In the FPGA SPI_FPGA Top Level VI, all that is needed is to add another instance of the FPGA SPI_SPI Port VI and add inputs for port number and the FPGA I/O to be used for SCLK, MOSI, MISO, and CS. The SPI Comm Loop in the multiplexer VI handles passing data to and from the new port.
Figure 9. Multiple ports in FPGA SPI_FPGA Top Level VI.
If this example needs to be compiled and run on a different target, the host VI and FPGA Reference should be copied to the non-FPGA part of the new target. For CompactRIO and Single-Board RIO, this would be the RT controller. If moving to an R Series Intelligent DAQ target, the host VI should be moved to the My Computer target in the project.

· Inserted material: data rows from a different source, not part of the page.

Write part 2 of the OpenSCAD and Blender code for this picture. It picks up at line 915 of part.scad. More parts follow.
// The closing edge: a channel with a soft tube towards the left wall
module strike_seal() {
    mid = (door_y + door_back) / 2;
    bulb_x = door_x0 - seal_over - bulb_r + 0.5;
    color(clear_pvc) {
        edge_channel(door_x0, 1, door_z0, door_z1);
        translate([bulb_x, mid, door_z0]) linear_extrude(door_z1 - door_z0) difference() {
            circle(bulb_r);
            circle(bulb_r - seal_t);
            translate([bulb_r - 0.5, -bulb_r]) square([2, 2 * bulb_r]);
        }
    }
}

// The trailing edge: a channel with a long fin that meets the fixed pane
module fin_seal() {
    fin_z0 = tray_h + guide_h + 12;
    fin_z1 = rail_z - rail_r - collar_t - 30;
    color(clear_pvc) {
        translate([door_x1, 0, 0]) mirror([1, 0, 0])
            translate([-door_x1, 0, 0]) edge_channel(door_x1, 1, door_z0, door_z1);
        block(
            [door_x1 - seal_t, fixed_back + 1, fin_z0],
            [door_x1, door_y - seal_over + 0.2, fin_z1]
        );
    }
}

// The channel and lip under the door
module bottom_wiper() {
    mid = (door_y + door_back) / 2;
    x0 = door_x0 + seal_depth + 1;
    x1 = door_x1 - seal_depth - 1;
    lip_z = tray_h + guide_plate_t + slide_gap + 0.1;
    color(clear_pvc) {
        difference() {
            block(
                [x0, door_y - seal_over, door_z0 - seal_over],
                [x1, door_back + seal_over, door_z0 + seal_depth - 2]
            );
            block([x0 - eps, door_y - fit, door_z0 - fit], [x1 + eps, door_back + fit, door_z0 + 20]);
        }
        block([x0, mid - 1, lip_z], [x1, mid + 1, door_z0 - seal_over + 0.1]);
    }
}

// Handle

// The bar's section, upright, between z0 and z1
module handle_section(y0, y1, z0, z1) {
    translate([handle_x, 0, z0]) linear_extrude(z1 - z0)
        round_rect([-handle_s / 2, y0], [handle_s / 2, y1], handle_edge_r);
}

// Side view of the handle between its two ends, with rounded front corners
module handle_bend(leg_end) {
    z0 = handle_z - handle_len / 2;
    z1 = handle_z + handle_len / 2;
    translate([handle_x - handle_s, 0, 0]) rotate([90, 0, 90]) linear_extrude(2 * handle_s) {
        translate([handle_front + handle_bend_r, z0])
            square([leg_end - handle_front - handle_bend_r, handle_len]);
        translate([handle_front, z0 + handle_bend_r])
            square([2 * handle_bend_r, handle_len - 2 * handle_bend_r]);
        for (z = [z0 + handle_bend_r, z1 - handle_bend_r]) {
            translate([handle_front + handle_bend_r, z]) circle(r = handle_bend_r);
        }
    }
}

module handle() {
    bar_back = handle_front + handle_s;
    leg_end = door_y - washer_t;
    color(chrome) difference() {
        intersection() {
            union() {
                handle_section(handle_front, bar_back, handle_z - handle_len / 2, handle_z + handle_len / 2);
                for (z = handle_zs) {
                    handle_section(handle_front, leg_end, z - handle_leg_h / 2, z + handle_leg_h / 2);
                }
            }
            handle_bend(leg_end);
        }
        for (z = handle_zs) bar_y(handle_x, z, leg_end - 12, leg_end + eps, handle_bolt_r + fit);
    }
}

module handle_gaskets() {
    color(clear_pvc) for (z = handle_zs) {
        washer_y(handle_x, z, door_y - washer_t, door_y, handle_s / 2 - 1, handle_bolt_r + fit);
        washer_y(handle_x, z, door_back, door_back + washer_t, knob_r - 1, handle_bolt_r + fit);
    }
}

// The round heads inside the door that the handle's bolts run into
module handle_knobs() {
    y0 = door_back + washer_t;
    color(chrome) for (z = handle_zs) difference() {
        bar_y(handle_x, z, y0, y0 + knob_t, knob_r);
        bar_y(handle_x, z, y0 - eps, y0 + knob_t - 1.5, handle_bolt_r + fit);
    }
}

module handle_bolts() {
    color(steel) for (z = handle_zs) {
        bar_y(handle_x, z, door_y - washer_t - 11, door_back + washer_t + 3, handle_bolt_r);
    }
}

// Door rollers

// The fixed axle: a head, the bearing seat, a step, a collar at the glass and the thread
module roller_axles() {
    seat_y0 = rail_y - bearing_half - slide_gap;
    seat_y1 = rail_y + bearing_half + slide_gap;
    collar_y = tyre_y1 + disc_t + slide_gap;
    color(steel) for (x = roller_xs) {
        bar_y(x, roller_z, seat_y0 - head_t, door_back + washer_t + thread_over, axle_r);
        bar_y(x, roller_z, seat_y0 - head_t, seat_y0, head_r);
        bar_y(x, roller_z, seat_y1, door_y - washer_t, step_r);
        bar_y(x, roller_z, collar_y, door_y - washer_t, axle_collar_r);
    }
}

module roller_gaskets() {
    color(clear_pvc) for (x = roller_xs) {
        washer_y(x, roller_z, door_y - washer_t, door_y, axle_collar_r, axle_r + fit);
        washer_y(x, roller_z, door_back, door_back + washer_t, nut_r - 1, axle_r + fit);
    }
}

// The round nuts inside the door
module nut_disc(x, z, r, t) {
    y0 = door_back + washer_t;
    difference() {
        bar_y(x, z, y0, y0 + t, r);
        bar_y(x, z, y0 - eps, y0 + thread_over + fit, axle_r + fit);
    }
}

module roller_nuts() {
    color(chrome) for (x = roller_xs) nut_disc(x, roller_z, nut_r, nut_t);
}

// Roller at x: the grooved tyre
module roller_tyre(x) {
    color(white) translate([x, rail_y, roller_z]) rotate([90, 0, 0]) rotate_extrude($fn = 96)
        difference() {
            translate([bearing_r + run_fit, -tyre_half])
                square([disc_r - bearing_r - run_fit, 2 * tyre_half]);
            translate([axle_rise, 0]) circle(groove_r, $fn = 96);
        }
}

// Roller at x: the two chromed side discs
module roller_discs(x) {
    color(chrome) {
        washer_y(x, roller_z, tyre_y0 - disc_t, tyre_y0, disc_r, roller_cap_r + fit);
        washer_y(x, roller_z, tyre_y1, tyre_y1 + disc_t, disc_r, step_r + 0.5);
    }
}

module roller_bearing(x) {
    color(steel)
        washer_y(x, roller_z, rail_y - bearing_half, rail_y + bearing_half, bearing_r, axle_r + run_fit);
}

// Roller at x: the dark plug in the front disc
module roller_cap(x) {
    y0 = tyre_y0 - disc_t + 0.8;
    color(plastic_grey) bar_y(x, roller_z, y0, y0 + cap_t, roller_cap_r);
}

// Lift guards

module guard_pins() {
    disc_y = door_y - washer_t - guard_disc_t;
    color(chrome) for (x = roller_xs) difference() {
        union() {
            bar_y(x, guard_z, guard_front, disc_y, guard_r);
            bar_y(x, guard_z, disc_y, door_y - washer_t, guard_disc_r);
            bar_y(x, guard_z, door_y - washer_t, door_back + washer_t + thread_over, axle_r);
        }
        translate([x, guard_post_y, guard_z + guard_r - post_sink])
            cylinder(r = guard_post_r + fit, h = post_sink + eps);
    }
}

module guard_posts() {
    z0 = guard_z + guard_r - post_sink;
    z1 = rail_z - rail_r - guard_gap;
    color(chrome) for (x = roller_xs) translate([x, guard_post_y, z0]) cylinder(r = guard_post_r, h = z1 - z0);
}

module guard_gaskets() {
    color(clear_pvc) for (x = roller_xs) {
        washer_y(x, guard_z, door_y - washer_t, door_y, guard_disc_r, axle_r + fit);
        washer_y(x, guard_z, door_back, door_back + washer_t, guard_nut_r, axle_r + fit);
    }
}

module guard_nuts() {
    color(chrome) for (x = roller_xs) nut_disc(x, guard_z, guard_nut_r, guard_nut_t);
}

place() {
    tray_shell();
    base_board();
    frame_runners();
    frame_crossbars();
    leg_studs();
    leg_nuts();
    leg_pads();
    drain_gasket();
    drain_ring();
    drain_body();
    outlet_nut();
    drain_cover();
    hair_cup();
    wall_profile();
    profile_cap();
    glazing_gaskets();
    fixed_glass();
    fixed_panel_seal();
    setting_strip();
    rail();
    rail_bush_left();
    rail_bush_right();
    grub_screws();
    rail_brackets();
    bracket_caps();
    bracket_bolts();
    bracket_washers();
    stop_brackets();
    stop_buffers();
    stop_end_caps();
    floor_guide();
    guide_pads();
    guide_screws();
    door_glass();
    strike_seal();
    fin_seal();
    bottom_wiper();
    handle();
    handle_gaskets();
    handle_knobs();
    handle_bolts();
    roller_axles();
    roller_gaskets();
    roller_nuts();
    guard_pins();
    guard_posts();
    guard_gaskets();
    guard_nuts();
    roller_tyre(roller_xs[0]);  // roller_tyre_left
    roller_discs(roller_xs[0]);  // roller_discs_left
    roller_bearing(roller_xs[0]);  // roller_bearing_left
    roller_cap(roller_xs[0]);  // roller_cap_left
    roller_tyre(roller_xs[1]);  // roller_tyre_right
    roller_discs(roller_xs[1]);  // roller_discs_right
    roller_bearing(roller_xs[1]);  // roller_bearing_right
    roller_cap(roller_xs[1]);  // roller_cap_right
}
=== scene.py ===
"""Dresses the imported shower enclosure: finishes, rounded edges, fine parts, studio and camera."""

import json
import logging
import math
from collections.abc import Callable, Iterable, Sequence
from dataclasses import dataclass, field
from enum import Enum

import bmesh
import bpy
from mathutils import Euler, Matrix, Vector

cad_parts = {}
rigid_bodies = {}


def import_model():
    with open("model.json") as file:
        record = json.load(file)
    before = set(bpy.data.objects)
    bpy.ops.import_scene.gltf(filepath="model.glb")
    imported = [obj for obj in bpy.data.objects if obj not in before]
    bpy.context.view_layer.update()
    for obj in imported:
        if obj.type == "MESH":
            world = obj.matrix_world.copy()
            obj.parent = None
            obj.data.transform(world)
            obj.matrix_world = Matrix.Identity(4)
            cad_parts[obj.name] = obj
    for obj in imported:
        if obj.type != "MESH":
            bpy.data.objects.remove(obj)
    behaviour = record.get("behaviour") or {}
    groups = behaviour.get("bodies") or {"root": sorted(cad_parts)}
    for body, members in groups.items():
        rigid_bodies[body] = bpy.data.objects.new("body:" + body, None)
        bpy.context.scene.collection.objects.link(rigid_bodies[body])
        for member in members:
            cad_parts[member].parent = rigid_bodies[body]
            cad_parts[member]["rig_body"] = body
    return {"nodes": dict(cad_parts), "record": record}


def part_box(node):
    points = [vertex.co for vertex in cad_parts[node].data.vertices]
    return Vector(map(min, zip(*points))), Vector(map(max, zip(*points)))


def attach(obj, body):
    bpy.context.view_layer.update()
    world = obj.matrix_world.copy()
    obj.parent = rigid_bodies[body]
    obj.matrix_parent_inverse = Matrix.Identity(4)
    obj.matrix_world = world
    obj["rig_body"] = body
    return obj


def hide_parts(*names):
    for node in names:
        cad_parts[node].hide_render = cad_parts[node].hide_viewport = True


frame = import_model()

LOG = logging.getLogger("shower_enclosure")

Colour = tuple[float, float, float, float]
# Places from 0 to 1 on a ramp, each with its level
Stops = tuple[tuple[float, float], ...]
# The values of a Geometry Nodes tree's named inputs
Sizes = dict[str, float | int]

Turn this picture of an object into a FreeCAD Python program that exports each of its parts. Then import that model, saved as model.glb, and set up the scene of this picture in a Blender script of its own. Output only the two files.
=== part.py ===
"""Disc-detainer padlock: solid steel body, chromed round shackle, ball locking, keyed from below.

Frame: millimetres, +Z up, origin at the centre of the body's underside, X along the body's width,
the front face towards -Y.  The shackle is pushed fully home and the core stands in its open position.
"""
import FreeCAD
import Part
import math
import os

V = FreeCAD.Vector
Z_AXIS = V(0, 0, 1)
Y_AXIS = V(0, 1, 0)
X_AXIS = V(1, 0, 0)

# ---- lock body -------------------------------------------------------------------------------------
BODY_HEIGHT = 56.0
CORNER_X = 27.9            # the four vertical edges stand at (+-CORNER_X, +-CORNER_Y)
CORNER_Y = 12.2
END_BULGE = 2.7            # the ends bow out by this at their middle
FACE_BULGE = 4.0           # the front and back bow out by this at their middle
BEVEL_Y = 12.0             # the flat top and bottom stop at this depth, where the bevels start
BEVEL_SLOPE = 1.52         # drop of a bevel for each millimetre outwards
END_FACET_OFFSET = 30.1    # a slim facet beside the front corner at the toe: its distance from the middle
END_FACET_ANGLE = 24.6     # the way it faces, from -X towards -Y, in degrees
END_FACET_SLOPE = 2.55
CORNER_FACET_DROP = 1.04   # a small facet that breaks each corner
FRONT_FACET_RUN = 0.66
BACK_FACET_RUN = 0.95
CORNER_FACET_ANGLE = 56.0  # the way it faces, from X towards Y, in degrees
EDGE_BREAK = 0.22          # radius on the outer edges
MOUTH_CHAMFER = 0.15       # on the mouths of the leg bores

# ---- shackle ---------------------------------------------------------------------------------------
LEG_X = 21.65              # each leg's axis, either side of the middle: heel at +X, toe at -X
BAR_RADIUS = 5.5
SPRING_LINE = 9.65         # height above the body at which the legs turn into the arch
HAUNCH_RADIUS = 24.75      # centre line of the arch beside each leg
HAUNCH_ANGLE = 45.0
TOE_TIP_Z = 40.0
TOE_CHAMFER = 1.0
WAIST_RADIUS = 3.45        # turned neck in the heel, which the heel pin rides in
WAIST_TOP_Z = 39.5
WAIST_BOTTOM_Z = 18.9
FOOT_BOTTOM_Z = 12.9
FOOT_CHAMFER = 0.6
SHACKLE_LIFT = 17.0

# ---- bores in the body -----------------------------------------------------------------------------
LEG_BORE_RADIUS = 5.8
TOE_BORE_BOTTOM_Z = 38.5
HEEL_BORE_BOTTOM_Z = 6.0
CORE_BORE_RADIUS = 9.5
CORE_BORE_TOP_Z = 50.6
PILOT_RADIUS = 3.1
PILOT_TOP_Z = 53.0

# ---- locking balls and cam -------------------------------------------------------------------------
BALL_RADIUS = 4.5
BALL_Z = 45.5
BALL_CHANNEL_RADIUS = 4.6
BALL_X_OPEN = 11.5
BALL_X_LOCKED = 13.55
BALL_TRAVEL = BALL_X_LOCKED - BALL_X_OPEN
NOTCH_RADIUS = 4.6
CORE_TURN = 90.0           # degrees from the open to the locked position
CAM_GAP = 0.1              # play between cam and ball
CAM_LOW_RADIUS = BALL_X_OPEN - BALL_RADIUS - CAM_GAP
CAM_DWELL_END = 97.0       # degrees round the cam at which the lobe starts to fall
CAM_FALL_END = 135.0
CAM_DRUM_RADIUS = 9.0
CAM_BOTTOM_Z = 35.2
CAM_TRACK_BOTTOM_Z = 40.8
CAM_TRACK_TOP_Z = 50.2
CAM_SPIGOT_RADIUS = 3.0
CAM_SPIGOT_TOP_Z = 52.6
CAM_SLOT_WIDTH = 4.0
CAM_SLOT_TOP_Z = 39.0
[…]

The items from the FPGA portion of the project that must be copied are the top-level FPGA VI and the target-scoped FPGA FIFOs. New FPGA I/O will need to be added to the project so references can be created for the SPI ports to communicate on the correct lines. If the FPGA I/O names are different than those in the example, the FPGA I/O constant inputs to the port VIs will need to be changed to match the new project’s FPGA I/O.
Figure 10. Requirements for changing the FPGA target.
To use the host API, when Open FPGA VI Reference is called in the host VI, the reference should be bound to the FPGA Reference control in the project. This will propagate the target information to the subVIs of the host API.
The state machine implementation of the SPI protocol has been discussed, including the bus implementation, multiplexer behavior and usage of a host API. The attached code includes the FPGA SPI bus and host API.